What websites do you visit each day?

I waste entirely too much time on Facebook, but I also like Inhabitat, Jezebel, and Colossal. I also have a thing for advice columns, particularly Dear Prudence and Captain Awkward.

What types of music/ audio are you listening to these days?

Over the past few years, I’ve actually developed a deep need for regular intervals of quiet and silence. So I tend to listen to music very rarely. I love listening to the soft sounds of my studio practice, such as the splashing of water while I’m making paper, or the susurration of a roller picking up ink for relief printing. I need stillness, and when I actually do want some sounds, I prefer it to be more anecdotal, such as something like NPR’s “Wait, Wait, Don’t Tell Me,” or “On Being.”

Tell us about a few of your favorite spots in (where do you live?):

I’m very found of hiking in Point Pinole Regional Park. Decades ago, a munitions factory stood where the park is now, that produced black powder and dynamite. Now that’s all gone, and the land has been restored. Walking there gives me a sense of hope and renewed optimism.

Your website(s):

michellewilsonprojects.com

rocinantepress.blogspot.com

bookbombing.blogspot.com

bookbombs.net

Image Descriptions:

“Power,” installation at the Napa Valley Museum, Yountville, CA, cut handmade denim paper, illumination, cast shadow, 2011. (featured image)

“Hurricane Irene, Rancocas Creek,” two color linoleum block print on handmade paper with pulp paint, 2011. This print was made after my in-laws lost all their belongings in the flooding after Hurricane Irene.

“Population Dynamics: Clear Lake Splittail”

“Population Dynamics: Santa Barbara Song Sparrow”

“Population Dynamics: California Kit Fox”

Handmade paper made from invasive plants with watermark. Paper is usually conceived of as a substrate. In this series, the paper is made from local invasive plants, and documents through ghostly watermarks native wildlife that has gone extinct in recent history. Paper is usually something in which history is recorded on, however, in this series, I see the paper itself as a historic document, recording California’s changing environment, 2011.
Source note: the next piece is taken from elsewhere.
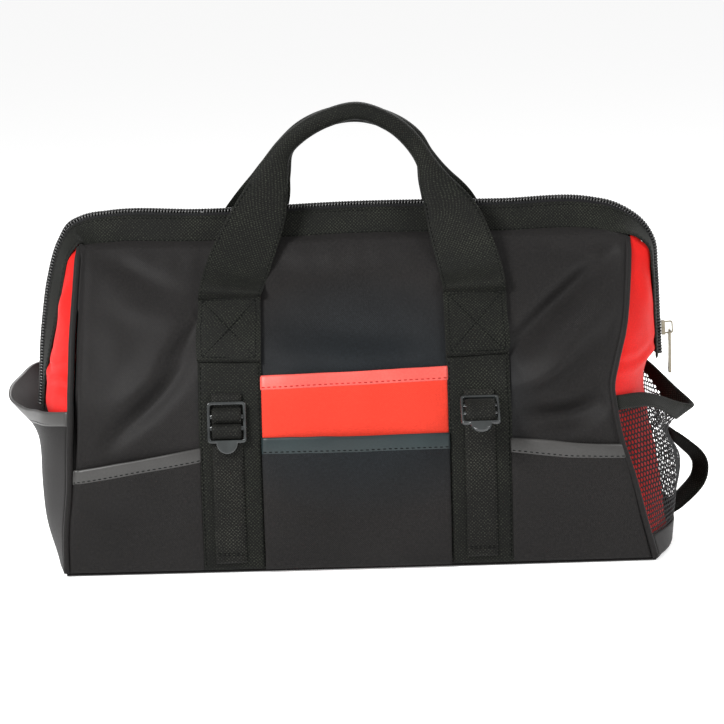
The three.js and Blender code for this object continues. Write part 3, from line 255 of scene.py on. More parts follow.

“Reverse Archaeology,” interior view

“Reverse Archaeology,” exterior view

Performative installation of cast paper vessels infused with native seeds, vessels were displayed indoors then carried outside and buried in the soil in an archaeological grid, 2010. This project takes the form of an institutional critique, asking participants to consider ideas of both Land Art and archaeological ethics, and then to de-excavate something. As a means of creating something to give to the land, I have made these vessels from compostable, handmade paper from the agricultural excess of plants harvested on the land of the Life is Art Foundation, and infused with native wildflower seeds. I asked participants to bury these vessels, returning them to the earth, where the paper biodegraded and the seeds grew. There, the traces of their existences will dissolve and be reborn into a new growth. In archaeology, the search is for evidence, while in this project, the earth itself becomes the evidence.

“Power,” installation at the Napa Valley Museum, Yountville, CA, cut handmade denim paper, illumination, cast shadow, 2011.